## [DESCRIPTION OF THE TASK]
Repeat the lines below exactly as written, please, from the line with "What build123d script" to the line with "# axis meets", both lines included, and no others.

## [Records from a data source]
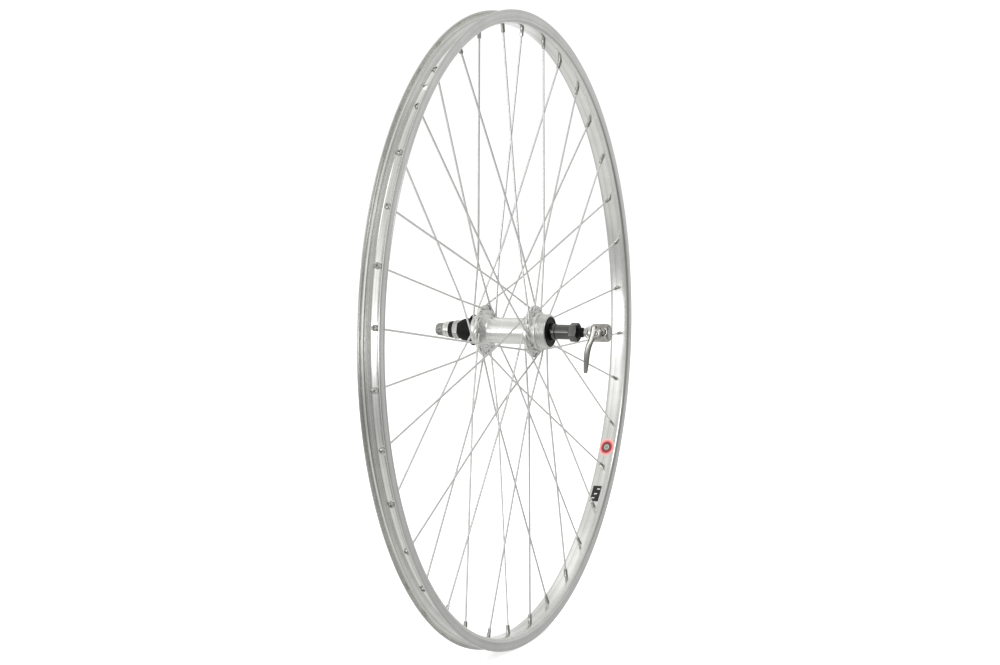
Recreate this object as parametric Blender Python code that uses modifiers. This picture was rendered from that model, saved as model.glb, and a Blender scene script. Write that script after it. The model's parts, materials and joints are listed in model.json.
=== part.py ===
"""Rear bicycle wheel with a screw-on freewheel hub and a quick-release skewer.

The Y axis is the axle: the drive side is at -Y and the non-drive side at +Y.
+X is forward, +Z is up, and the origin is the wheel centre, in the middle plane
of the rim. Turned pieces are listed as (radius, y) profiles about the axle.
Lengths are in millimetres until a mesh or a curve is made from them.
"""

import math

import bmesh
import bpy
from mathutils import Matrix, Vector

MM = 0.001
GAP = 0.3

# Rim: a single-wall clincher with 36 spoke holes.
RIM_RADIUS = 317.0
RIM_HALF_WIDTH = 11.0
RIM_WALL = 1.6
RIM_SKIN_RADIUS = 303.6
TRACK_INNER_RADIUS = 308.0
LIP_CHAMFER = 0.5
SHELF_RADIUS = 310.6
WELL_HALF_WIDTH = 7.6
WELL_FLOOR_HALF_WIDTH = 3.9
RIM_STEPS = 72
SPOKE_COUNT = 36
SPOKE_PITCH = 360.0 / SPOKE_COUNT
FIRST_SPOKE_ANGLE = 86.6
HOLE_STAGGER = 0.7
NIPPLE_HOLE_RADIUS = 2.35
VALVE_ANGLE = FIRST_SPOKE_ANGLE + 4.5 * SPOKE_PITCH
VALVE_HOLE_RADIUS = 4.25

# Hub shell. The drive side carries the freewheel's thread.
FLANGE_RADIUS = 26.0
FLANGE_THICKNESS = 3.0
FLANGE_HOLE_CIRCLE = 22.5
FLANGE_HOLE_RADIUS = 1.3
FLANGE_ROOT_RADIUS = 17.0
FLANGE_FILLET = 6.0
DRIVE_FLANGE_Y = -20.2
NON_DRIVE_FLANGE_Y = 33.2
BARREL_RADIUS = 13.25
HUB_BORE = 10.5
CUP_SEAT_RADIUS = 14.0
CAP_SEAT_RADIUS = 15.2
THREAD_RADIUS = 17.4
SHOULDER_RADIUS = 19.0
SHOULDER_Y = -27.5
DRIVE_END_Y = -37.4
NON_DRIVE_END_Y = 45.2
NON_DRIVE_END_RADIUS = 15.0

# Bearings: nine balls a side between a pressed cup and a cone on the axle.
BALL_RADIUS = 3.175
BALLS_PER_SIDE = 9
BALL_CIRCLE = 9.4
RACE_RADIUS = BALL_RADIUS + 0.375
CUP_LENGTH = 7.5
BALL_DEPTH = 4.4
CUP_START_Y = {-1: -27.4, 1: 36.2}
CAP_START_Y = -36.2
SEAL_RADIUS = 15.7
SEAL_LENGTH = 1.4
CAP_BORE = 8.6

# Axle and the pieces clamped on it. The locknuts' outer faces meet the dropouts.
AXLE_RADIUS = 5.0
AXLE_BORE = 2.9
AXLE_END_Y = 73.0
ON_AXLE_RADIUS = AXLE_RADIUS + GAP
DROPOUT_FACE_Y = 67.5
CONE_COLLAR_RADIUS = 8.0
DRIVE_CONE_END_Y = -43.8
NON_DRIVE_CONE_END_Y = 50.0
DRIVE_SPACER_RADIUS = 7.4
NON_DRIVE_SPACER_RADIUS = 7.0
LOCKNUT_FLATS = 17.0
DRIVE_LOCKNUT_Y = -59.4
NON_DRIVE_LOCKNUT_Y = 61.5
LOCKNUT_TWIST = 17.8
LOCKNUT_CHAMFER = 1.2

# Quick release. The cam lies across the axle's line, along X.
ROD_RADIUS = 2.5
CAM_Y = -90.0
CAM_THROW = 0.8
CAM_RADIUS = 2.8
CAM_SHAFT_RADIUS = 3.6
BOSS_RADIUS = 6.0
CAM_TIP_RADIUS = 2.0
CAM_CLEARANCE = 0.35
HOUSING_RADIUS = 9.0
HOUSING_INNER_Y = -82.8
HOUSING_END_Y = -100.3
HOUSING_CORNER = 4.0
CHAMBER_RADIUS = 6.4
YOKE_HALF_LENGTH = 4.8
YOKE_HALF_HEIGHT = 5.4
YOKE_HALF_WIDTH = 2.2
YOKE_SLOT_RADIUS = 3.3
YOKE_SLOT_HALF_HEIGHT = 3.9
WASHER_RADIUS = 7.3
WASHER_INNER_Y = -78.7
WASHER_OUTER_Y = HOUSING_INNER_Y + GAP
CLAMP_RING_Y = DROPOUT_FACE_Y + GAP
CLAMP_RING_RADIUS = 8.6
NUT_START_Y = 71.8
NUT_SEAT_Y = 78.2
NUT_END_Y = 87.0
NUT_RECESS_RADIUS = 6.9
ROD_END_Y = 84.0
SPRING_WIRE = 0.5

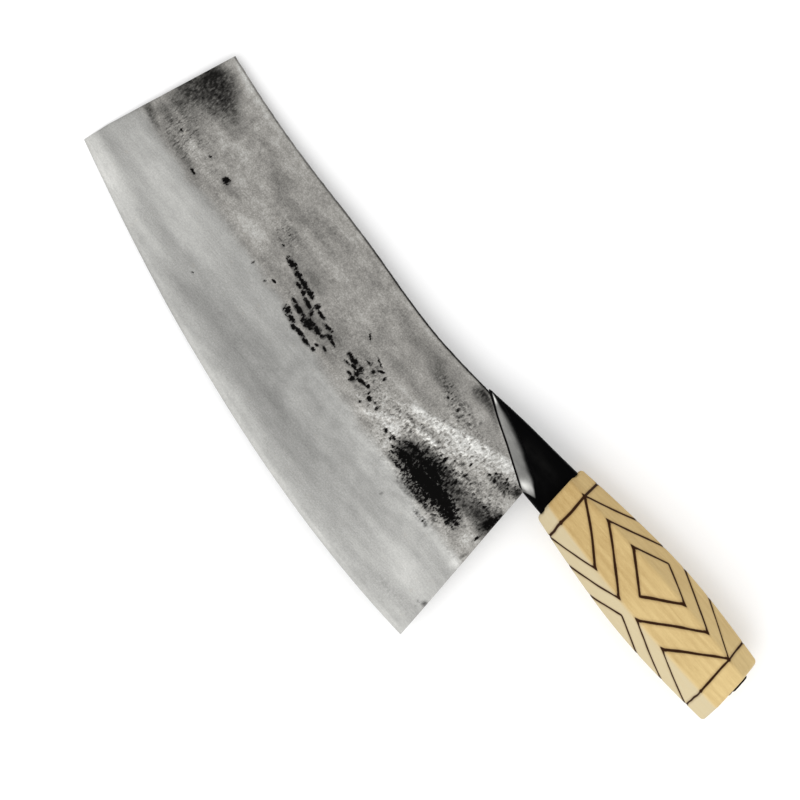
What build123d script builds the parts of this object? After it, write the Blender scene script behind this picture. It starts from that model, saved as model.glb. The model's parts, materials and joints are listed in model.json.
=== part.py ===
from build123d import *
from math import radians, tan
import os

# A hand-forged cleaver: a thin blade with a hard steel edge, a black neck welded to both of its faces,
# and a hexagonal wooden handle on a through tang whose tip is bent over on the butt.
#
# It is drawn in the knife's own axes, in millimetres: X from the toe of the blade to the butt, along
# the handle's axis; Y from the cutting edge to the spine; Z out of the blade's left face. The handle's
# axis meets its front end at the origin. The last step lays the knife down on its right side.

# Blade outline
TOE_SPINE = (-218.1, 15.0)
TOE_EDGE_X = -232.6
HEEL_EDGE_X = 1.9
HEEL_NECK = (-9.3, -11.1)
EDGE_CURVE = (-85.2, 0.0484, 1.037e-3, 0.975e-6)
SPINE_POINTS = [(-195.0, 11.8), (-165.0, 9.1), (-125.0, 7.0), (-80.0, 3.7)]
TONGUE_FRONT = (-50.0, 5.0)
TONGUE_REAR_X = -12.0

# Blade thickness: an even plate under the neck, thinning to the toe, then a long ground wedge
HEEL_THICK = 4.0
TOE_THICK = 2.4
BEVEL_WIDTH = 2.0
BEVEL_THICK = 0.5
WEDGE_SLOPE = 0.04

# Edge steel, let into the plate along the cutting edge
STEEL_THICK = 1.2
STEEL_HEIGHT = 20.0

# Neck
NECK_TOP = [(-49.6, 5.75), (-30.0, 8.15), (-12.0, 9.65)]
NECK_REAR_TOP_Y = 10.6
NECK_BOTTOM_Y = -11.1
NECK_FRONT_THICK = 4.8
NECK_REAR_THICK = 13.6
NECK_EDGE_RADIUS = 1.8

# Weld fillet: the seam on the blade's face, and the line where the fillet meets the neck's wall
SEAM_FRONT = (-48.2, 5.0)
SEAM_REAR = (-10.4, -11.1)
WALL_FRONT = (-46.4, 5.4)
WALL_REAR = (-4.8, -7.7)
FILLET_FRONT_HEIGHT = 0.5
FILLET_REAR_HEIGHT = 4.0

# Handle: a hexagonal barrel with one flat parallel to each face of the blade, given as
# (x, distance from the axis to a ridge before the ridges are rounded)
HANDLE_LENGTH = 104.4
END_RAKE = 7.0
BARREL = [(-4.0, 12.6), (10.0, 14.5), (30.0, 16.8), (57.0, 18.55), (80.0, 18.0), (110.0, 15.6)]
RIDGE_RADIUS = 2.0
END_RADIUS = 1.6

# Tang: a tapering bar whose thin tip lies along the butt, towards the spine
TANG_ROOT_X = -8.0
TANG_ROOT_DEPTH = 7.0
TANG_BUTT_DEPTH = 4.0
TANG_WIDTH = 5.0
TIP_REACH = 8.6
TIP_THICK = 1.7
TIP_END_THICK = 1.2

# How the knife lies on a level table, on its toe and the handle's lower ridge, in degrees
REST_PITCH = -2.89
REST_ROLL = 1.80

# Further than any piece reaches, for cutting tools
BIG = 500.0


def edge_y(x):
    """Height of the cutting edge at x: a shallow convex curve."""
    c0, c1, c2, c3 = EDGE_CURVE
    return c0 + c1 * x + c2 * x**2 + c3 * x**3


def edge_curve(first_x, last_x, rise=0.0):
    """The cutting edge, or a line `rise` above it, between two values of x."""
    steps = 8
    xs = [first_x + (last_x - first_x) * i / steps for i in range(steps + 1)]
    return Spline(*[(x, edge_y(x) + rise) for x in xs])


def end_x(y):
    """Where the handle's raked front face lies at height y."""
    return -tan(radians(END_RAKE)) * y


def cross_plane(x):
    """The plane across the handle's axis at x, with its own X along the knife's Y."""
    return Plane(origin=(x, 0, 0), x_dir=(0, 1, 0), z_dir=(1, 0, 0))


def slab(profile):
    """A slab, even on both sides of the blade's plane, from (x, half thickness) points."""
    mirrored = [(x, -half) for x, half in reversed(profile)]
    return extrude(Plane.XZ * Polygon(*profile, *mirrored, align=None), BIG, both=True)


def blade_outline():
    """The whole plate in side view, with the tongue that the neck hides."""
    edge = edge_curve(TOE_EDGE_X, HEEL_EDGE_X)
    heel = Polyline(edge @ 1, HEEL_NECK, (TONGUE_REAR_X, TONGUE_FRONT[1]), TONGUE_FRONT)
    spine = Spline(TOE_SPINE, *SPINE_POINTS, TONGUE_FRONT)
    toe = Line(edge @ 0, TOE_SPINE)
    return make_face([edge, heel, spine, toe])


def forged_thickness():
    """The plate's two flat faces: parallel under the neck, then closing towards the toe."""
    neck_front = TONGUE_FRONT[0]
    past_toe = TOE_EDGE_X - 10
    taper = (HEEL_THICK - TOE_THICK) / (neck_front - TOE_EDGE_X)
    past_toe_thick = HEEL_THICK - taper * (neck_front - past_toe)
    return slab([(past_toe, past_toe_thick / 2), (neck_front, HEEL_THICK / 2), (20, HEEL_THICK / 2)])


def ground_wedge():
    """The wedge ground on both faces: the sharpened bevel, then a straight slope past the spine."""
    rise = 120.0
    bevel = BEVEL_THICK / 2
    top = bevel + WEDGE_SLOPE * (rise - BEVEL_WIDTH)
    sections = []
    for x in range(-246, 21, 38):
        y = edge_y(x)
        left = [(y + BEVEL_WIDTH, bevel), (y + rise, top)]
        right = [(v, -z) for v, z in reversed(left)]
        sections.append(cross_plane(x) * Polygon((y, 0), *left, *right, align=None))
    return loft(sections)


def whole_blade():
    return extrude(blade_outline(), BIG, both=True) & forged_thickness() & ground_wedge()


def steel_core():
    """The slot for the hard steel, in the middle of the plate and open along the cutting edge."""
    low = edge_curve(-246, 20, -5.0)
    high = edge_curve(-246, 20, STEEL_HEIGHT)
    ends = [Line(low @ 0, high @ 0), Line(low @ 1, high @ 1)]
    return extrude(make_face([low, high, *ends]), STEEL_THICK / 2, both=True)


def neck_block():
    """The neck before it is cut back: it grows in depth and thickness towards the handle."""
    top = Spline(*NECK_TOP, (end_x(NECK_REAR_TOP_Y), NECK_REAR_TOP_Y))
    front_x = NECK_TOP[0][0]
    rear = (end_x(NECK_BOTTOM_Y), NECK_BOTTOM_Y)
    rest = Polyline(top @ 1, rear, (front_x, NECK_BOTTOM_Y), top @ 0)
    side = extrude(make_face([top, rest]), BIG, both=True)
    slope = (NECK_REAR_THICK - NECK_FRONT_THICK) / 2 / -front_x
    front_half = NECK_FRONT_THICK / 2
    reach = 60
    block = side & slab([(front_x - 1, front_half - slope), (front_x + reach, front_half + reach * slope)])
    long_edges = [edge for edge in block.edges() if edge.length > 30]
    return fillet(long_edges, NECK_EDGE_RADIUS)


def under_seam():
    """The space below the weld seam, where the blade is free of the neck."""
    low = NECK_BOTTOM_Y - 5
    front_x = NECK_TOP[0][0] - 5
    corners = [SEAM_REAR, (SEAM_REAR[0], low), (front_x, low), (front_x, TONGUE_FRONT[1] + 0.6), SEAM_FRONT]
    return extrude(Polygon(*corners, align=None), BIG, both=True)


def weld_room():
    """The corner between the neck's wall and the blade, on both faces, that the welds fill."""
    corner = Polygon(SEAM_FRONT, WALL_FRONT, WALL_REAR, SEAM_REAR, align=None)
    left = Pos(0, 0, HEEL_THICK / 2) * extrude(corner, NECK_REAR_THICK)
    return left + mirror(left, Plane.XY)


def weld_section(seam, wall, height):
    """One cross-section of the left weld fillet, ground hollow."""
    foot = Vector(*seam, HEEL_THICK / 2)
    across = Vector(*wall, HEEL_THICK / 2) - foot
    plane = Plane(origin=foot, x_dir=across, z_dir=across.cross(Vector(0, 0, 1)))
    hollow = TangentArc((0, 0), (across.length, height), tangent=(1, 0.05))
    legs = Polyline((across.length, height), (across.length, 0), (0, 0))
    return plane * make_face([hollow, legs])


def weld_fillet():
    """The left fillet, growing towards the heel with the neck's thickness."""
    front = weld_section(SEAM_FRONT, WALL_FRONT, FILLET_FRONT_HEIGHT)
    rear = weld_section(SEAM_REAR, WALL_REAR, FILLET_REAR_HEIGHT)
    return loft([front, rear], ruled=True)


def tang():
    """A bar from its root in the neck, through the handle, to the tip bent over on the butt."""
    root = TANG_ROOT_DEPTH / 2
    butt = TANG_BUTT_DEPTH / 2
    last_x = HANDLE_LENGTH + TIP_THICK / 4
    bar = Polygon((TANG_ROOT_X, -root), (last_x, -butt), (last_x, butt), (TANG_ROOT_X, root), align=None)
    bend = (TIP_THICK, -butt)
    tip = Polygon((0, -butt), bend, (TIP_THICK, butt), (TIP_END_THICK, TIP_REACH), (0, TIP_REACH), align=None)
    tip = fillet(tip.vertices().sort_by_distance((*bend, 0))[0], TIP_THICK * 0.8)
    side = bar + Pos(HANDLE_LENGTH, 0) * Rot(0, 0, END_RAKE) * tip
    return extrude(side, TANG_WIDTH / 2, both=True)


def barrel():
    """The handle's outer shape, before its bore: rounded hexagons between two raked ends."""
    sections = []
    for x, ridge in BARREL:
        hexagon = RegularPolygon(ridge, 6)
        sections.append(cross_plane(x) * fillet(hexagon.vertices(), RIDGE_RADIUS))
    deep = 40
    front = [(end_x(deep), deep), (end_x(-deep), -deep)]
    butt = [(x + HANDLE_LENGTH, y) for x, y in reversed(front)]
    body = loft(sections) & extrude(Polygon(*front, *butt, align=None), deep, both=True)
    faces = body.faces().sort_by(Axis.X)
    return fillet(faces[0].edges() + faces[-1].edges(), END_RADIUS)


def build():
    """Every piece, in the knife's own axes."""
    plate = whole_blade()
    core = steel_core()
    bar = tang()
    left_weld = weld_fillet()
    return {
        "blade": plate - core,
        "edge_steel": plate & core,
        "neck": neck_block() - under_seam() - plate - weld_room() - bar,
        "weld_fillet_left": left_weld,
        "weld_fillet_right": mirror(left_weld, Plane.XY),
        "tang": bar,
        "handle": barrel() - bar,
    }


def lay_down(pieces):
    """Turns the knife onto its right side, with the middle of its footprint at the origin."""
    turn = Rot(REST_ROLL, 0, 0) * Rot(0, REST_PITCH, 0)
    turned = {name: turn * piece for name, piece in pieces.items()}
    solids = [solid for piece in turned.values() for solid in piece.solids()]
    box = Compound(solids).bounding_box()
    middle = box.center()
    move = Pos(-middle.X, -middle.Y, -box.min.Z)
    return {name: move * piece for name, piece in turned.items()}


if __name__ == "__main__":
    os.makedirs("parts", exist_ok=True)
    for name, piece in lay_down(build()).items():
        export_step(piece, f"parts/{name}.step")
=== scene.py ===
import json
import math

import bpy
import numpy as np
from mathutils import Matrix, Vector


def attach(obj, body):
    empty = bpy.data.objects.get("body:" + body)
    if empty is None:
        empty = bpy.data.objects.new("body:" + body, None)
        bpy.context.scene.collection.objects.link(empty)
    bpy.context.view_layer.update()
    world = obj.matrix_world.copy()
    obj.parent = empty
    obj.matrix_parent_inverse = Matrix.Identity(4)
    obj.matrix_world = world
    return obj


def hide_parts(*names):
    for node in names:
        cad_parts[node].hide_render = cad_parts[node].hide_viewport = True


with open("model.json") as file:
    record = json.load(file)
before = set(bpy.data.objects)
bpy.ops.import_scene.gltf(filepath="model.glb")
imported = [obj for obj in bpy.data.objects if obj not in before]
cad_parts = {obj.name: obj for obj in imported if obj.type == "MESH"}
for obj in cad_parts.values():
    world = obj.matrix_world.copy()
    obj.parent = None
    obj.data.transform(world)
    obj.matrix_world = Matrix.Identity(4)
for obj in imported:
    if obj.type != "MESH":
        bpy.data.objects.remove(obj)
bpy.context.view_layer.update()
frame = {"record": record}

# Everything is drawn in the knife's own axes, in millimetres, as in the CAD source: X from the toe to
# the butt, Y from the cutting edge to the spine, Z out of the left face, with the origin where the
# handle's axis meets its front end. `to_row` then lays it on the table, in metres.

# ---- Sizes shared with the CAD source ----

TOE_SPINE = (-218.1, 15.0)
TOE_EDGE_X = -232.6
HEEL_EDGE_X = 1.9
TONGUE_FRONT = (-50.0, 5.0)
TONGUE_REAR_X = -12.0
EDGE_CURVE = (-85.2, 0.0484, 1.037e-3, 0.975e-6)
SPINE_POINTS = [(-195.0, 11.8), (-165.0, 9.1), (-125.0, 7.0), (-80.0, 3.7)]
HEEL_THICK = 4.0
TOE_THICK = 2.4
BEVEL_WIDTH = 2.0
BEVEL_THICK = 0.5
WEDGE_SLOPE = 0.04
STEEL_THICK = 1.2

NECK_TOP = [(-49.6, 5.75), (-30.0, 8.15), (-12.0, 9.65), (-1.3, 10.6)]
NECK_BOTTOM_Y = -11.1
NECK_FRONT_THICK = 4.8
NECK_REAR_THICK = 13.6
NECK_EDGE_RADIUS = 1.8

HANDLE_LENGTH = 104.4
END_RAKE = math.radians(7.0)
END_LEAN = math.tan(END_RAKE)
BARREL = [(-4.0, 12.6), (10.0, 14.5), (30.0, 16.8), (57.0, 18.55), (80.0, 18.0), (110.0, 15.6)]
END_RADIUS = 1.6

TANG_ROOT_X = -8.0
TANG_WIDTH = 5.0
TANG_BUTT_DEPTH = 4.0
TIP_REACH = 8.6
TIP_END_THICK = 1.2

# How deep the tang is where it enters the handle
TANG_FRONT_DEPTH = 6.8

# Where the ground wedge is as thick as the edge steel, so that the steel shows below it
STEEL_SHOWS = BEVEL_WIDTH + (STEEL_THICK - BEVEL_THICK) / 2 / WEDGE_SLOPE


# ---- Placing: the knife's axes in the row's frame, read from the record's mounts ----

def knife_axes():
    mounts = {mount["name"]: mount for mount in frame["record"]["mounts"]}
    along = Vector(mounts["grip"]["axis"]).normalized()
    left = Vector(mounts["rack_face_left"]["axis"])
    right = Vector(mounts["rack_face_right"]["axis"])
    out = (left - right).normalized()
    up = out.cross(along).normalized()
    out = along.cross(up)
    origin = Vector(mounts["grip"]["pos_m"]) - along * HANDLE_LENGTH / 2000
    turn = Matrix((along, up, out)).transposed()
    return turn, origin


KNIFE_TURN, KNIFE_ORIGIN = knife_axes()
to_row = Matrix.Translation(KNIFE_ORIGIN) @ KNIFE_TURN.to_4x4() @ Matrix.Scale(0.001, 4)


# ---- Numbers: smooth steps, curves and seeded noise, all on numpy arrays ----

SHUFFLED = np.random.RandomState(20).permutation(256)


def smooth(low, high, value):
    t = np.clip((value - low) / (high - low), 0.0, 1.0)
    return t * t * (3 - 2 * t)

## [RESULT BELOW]
What build123d script builds the parts of this object? After it, write the Blender scene script behind this picture. It starts from that model, saved as model.glb. The model's parts, materials and joints are listed in model.json.
=== part.py ===
from build123d import *
from math import radians, tan
import os

# A hand-forged cleaver: a thin blade with a hard steel edge, a black neck welded to both of its faces,
# and a hexagonal wooden handle on a through tang whose tip is bent over on the butt.
#
# It is drawn in the knife's own axes, in millimetres: X from the toe of the blade to the butt, along
# the handle's axis; Y from the cutting edge to the spine; Z out of the blade's left face. The handle's
# axis meets its front end at the origin. The last step lays the knife down on its right side.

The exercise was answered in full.